In Goa, where the BJP is in power with its pre-poll alliance partner of 2012 Maharashtrawadi Gomantak Party (MGP), it is facing a stiff resistance both from the Congress and the AAP. More than the PM, here the fortunes of Defence Minister Manohar Parrikar are at stake, who has been utilising every opportunity he gets to spend time in his home state. Goa is perhaps the first state where the RSS has split ranks with the BJP. It’s a different matter that the BJP leaders say that it is only a section of the RSS which has formed a party called Goa Surakhsa Manch (GSM).
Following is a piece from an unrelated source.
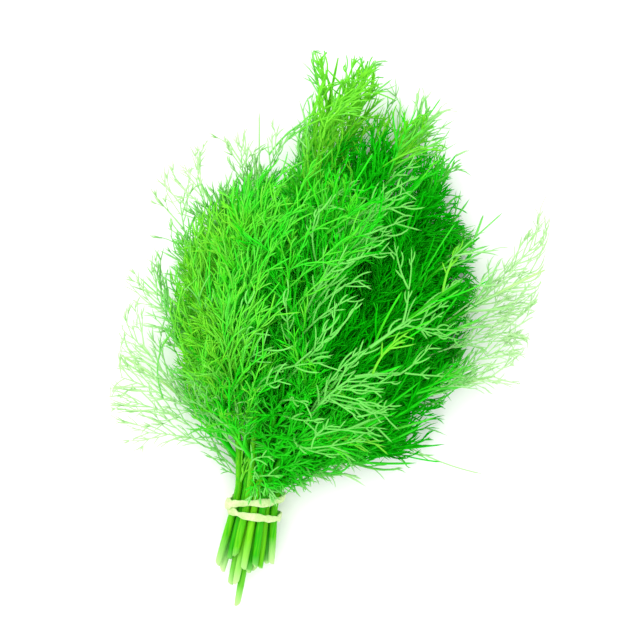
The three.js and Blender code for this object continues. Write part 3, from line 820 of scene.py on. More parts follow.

The 2017 elections are definitely a big test for Modi. Their outcome will chart the course for the 2019 general elections. Although state elections are largely governed by caste and community equations and the political campaigns are centred around state-level issues, Modi has emerged as a propelling figure in BJP campaigns. It is an election between him and the rest of political forces. His supporters are also banking upon him rather the party machinery, projecting him as an honest, incorruptible leader, someone who, unlike the Congress, is capable of taking prompt decisions. Amidst a divided Opposition, it seems they have managed to sail their ship through muddy waters. But in India, elections are known for throwing surprises.